Who Opts Out and Why? also reveals that opt-out proponents oppose high-stakes, standardized testing because they believe it takes away too much instructional time.”

This is an instance where research confirms common sense.

Chalkbeat interviewed one of the authors of the study, who said:

It’s the breadth of the movement that’s noteworthy, explains Oren Pizmony-Levy, one of the report’s authors.

“It’s not just about the tests. They’re saying something bigger about the direction of education reforms in the U.S.,” Pizmony-Levy said. “It does bring together all sides of the political spectrum.”

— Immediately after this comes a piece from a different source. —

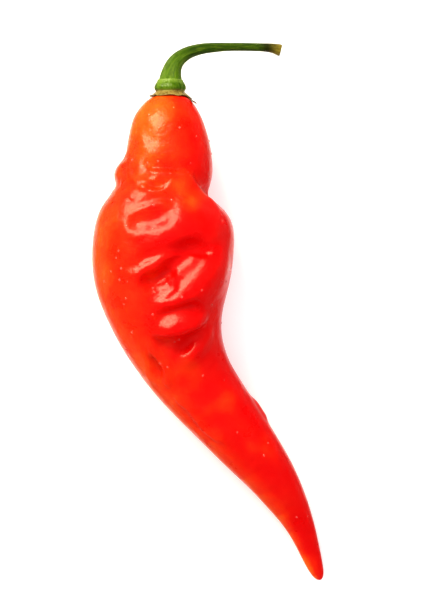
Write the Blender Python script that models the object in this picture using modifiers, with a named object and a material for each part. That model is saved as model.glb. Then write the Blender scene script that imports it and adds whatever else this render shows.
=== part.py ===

The most common reason opt-out supporters cited for boycotting the tests was opposition to using test data to evaluate teacher performance, with 36.9 percent of respondents listing that as one of their top two reasons to support opting out (45 percent of the respondents work in education). That was followed by concerns over teaching to the test (33.8 percent), opposition to the growing role of corporations in schools (30.4 percent), fears that the tests cut into instructional time (26.5 percent), and opposition to Common Core standards (25.8 percent).

Roughly half of those surveyed self-identified as liberal, while nearly 18 percent identified as conservative.

The authors noted that there is some potential bias in the data because it depends on accurate self-reporting, and was disseminated electronically, which largely excludes those who don’t have internet access.

But Pizmony-Levy said the survey still begins to sketch out a more detailed profile of who opts out and why. (On the most recent math and English exams, 21 percent opted out across New York state, as did 2.5 percent in New York City.)

“I think what this is telling us is activists disagree with the current direction of education reforms [which include] … ideas about accountability from the business world,” he said. “They’re saying maybe there are other directions we should go.”